• Task details
The answer is one number: how many lines hold the string "collection".

• Data segment
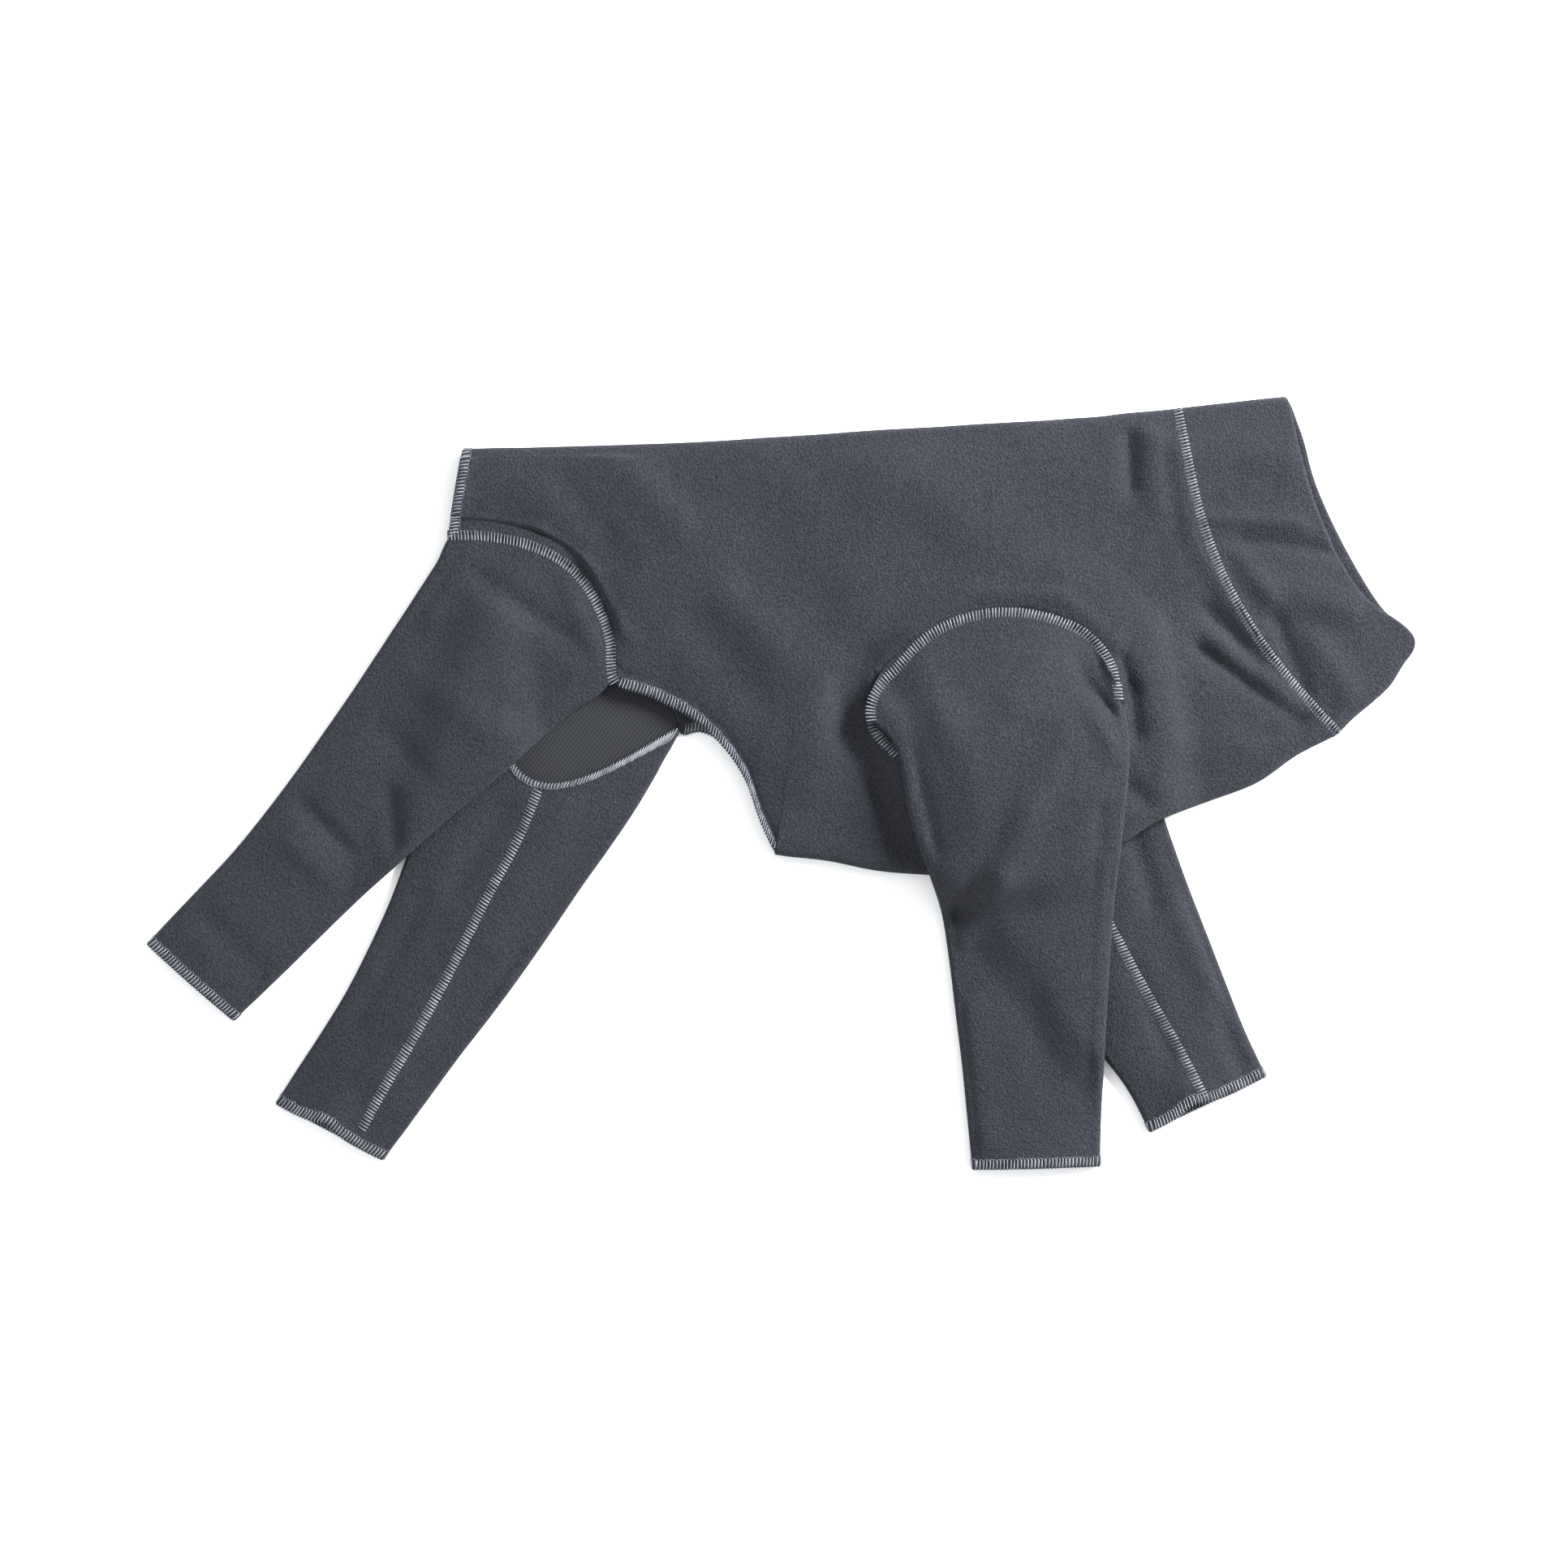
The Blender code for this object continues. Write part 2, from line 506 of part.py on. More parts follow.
def collar_grid(base):
    """Outer ply, folded front edge and inner ply of the collar, one after the other."""
    row = table(COLLAR_COLUMNS, COLLAR_ROWS)
    seam = table(TORSO_COLUMNS, TORSO_ROWS)
    shift = direction(NECK_HEADING) * 2 * SEAM_GAP
    back = plan(seam["back_x"][-1], seam["back_y"][-1]) + shift
    chest = plan(seam["near_x"][-1], seam["near_y"][-1]) + shift
    back = back + COLLAR_LENGTH * np.stack([row["back_x"], row["back_y"]], axis=-1)
    chest = chest + COLLAR_LENGTH * np.stack([row["chest_x"], row["chest_y"]], axis=-1)
    ply = WALL + PLY_GAP
    outer, inner = (
        torso_walls(
            back, chest, chest, row["near_bow"], row["far_bow"], np.ones(len(back)),
            row["crown"] * COLLAR_CROWN, base, inset,
        )[:, :-1]
        for inset in (0.0, ply)
    )
    between = (inner[-1] - outer[-1]) / ply
    forward = outer[-1] - outer[-2]
    forward -= np.sum(forward * between, axis=-1)[:, None] * between
    forward /= np.linalg.norm(forward, axis=-1)[:, None]
    turns = []
    for turn in np.linspace(0.0, math.pi, FOLD_CELLS + 1)[1:-1]:
        mixed = (1 + math.cos(turn)) / 2
        turns.append(outer[-1] * mixed + inner[-1] * (1 - mixed) + forward * math.sin(turn) * ply / 2)
    return np.concatenate([outer, np.array(turns), inner[::-1]])


def sleeve(rows, middle, tilt, length, angle, below, folds, base, torso=None):
    """A front leg and the rim of its armhole. Where it lies below the torso, the wall sewn to
    the higher arc is the lower one. On top of it, that wall starts flush with the torso's."""
    half = direction(tilt) * ARMHOLE_WIDTH / 2
    ends = (plan(*middle) - half, plan(*middle) + half)
    heading = direction(angle)
    away, towards = leg_root(*ends, ARMHOLE_RISE, ARMHOLE_DIP, heading)
    rim = np.concatenate([away, towards[-2:0:-1]])
    centre = rim.mean(axis=0)
    reach = np.linalg.norm(rim - centre, axis=-1)[:, None]
    hole = centre + (rim - centre) * (1 + SEAM_EASE / reach)
    ways = [-half / np.linalg.norm(half), half / np.linalg.norm(half)]
    over, under = (towards, away) if below else (away, towards)
    seam = None
    if torso is not None:
        tree = BVHTree.FromPolygons(torso[0].tolist(), torso[1])
        down = Vector((0.0, 0.0, -1.0))
        hits = [tree.ray_cast(Vector((*point, 1.0)), down)[0].z for point in over]
        seam = np.array([math.nan, *hits[1:-1], math.nan])
        turned = 2 * LEG_FOLD_RADIUS + WALL + REST_GAP
        seam[[1, -2]] += turned * SLEEVE_LIFT
    return leg_walls(rows, ends, length, heading, over, under, ways, folds, base, seam), hole


def build():
    floor = Floor()
    far_front, far_hole = sleeve(
        FAR_FRONT_ROWS, FAR_ARMHOLE, FAR_ARMHOLE_TILT, FAR_FRONT_LENGTH, FAR_FRONT_HEADING,
        True, FAR_FRONT_FOLDS, floor,
    )
    far_front_surface = grid_surface(far_front, True)
    torso_base = Drape(far_front_surface)
    torso = torso_grid(torso_base)
    collar = collar_grid(torso_base)
    torso_surface = grid_surface(torso, False)
    far_wall = torso[:, torso.shape[1] // 2:]

    heading = direction(FAR_HIND_HEADING)
    ends, hip, inner, ways = hip_root(torso[:HIP_ROWS, -1], heading)
    far_hind = leg_walls(
        FAR_HIND_ROWS, ends, FAR_HIND_LENGTH, heading, inner, hip, ways, FAR_HIND_FOLDS, floor,
    )
    far_hind_surface = grid_surface(far_hind, True)

    heading = direction(NEAR_HIND_HEADING)
    ends, hip, inner, ways = hip_root(torso[:HIP_ROWS, 0], heading)
    hip_height = along_curve(torso[:HIP_ROWS, 0], LEG_CELLS + 1)[:, 2]
    near_hind = leg_walls(
        NEAR_HIND_ROWS, ends, NEAR_HIND_LENGTH, heading, hip, inner, ways, NEAR_HIND_FOLDS,
        Drape(far_hind_surface, grid_surface(far_wall, False)), hip_height,
    )
    near_front, near_hole = sleeve(
        NEAR_FRONT_ROWS, NEAR_ARMHOLE, NEAR_ARMHOLE_TILT, NEAR_FRONT_LENGTH, NEAR_FRONT_HEADING,
        False, NEAR_FRONT_FOLDS, Drape(torso_surface, far_front_surface), torso_surface,
    )

    pieces = {
        "torso": (torso_surface, (0.074, 0.080, 0.100)),
        "collar": (grid_surface(collar, True), (0.078, 0.084, 0.104)),
        "front_leg_right": (grid_surface(near_front, True), (0.076, 0.082, 0.102)),
        "front_leg_left": (far_front_surface, (0.070, 0.076, 0.096)),
        "hind_leg_right": (grid_surface(near_hind, True), (0.076, 0.082, 0.102)),
        "hind_leg_left": (far_hind_surface, (0.070, 0.076, 0.096)),
    }
    points = np.concatenate([surface[0] for surface, colour in pieces.values()])
    offset = (points.min(axis=0) + points.max(axis=0)) / 2
    offset[2] = 0.0
    garment = collection("dog_jumpsuit")
    items = {name: add_cloth(name, *piece, garment, offset) for name, piece in pieces.items()}
    cutters = collection("armhole_cutters")
    rise = TORSO_FOLD_RADIUS + TORSO_CROWN / 3
    top = points[:, 2].max() + WALL
    near_cutter = add_cutter(
        "near_armhole", near_hole, lambda ring: torso_base.rest(ring) + rise, top, cutters, offset,
    )
    far_cutter = add_cutter(
        "far_armhole", far_hole, lambda ring: torso_base.rest(ring) + rise, -WALL, cutters, offset,
    )
    cut(items["torso"], near_cutter)
    cut(items["torso"], far_cutter)


for leftover in list(bpy.data.objects):
    bpy.data.objects.remove(leftover, do_unlink=True)
build()
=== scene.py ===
"""The fleece dog jumpsuit as photographed: the same garment as the part, with its cloth at full
detail, its folds, its stitching and its fleece."""
import bpy
import math
import numpy as np
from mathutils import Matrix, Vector
from mathutils.bvhtree import BVHTree


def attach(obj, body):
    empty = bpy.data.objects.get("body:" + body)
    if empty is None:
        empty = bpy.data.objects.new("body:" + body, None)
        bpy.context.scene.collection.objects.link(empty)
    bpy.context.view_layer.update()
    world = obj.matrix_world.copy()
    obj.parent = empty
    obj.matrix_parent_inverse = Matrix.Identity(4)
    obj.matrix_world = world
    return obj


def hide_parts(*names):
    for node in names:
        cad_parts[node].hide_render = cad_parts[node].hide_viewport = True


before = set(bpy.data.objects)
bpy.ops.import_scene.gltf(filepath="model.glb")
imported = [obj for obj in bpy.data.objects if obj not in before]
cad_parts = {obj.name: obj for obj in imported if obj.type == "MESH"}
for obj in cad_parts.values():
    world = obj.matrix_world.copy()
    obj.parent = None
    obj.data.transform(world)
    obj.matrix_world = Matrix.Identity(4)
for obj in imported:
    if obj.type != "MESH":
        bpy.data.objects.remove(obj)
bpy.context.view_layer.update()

# Main sizes of the garment, laid flat
BACK_LENGTH = 0.440  # tail edge to collar seam, along the back fold
TORSO_DEPTH = 0.275  # back fold at the tail to the lowest point of the belly
COLLAR_LENGTH = 0.0695  # collar seam to folded collar edge, along the back
NEAR_HIND_LENGTH = 0.312  # middle of a leg's root to the middle of its hem, in plan
FAR_HIND_LENGTH = 0.3185
NEAR_FRONT_LENGTH = 0.2855
FAR_FRONT_LENGTH = 0.283
ARMHOLE_WIDTH = 0.152  # across the leg
ARMHOLE_RISE = 0.059  # from the middle of the armhole up to its highest point
ARMHOLE_DIP = 0.0275  # from the middle of the armhole down to its lowest point
CROTCH_DIP = 0.070  # how far the inner edge of a hind leg dips below its hip

# Cloth
WALL = 0.0022  # fleece thickness
SEAM_GAP = 0.0003  # left between two sewn edges
REST_GAP = 0.0006  # left between two walls that lie on each other
PLY_GAP = 0.0006  # left between the two plies of the collar
TORSO_FOLD_RADIUS = 0.0046
LEG_FOLD_RADIUS = 0.0026
TORSO_CROWN = 0.009  # how far the middle of the torso stands above its folds
COLLAR_CROWN = 0.0075
LEG_CROWN = 0.0040
DRAPE_REACH = 0.012  # how far a wall spans beside what it lies on

# Mesh density
TORSO_CELLS = 96
LEG_CELLS = 34
FOLD_CELLS = 8
LEG_ROWS = 120
TORSO_STEPS = 7  # mesh rows from one section of the torso to the next
COLLAR_STEPS = 8
MAP_CELL = 0.003  # cell of the height map that a wall is draped over
MAP_MARGIN = 0.050
MESH_REACH = 0.004  # what a draped wall clears beside its own mesh points
EDGE_CROWDING = 0.3  # how far a wall's columns crowd towards its edges
ROOT_CROWDING = 1.15  # how far a leg's rows crowd towards its root

# Torso sections, tail to collar. The back and edge points are shares of BACK_LENGTH along and
# TORSO_DEPTH down, from the tail end of the back fold. The near and far edges are the two sides
# of the opening under the belly, and they meet where closed is 1. The bow is a share of
# TORSO_DEPTH and the crown a share of TORSO_CROWN.
TORSO_COLUMNS = ("back_x", "back_y", "near_x", "near_y", "far_x", "far_y", "closed", "bow", "crown")
TORSO_ROWS = (
    (0.000, 0.000, -0.021, 0.195, 0.036, 0.413, 0, 0.000, 0.15),
    (0.040, -0.002, 0.025, 0.196, 0.091, 0.416, 0, 0.000, 0.30),
    (0.085, -0.003, 0.074, 0.209, 0.148, 0.436, 0, 0.000, 0.42),
    (0.131, -0.005, 0.119, 0.235, 0.199, 0.467, 0, 0.000, 0.52),
    (0.173, -0.007, 0.157, 0.278, 0.244, 0.507, 0, 0.000, 0.60),
    (0.214, -0.009, 0.187, 0.347, 0.278, 0.553, 0, 0.000, 0.65),
    (0.252, -0.011, 0.206, 0.431, 0.298, 0.598, 0, 0.000, 0.68),
    (0.290, -0.013, 0.212, 0.524, 0.305, 0.640, 0, 0.000, 0.70),
    (0.332, -0.016, 0.265, 0.558, 0.332, 0.635, 0, 0.000, 0.70),
    (0.375, -0.020, 0.318, 0.602, 0.359, 0.656, 0, 0.000, 0.70),
    (0.418, -0.025, 0.362, 0.664, 0.381, 0.700, 0, 0.000, 0.72),
    (0.460, -0.029, 0.395, 0.742, 0.402, 0.757, 0, 0.000, 0.76),
    (0.500, -0.033, 0.416, 0.835, 0.418, 0.838, 0, 0.000, 0.82),
    (0.525, -0.036, 0.4365, 0.903, 0.4365, 0.903, 0, 0.000, 0.86),
    (0.540, -0.038, 0.446, 0.913, 0.446, 0.913, 1, 0.000, 0.88),
    (0.585, -0.043, 0.511, 0.925, 0.511, 0.925, 1, 0.000, 0.94),
    (0.631, -0.047, 0.580, 0.947, 0.580, 0.947, 1, 0.000, 1.00),
    (0.676, -0.051, 0.648, 0.956, 0.648, 0.956, 1, 0.000, 1.00),
    (0.722, -0.056, 0.716, 0.960, 0.716, 0.960, 1, 0.000, 1.00),
    (0.767, -0.060, 0.784, 0.953, 0.784, 0.953, 1, 0.000, 1.00),
    (0.813, -0.064, 0.852, 0.931, 0.852, 0.931, 1, 0.000, 1.00),
    (0.855, -0.069, 0.915, 0.891, 0.915, 0.891, 1, 0.010, 1.00),
    (0.892, -0.073, 0.975, 0.833, 0.975, 0.833, 1, 0.025, 0.95),
    (0.926, -0.080, 1.045, 0.791, 1.045, 0.791, 1, 0.042, 0.90),
    (0.955, -0.084, 1.114, 0.749, 1.114, 0.749, 1, 0.058, 0.85),
    (0.977, -0.087, 1.170, 0.687, 1.170, 0.687, 1, 0.070, 0.80),
    (1.000, -0.091, 1.226, 0.642, 1.226, 0.642, 1, 0.081, 0.78),
)
HIP_ROWS = 8  # the hip seams run along the edges of this many first sections
CLOSING_ROW = 12.9  # the section from which the two walls are joined at the belly
CLOSING_SPAN = 0.4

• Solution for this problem
3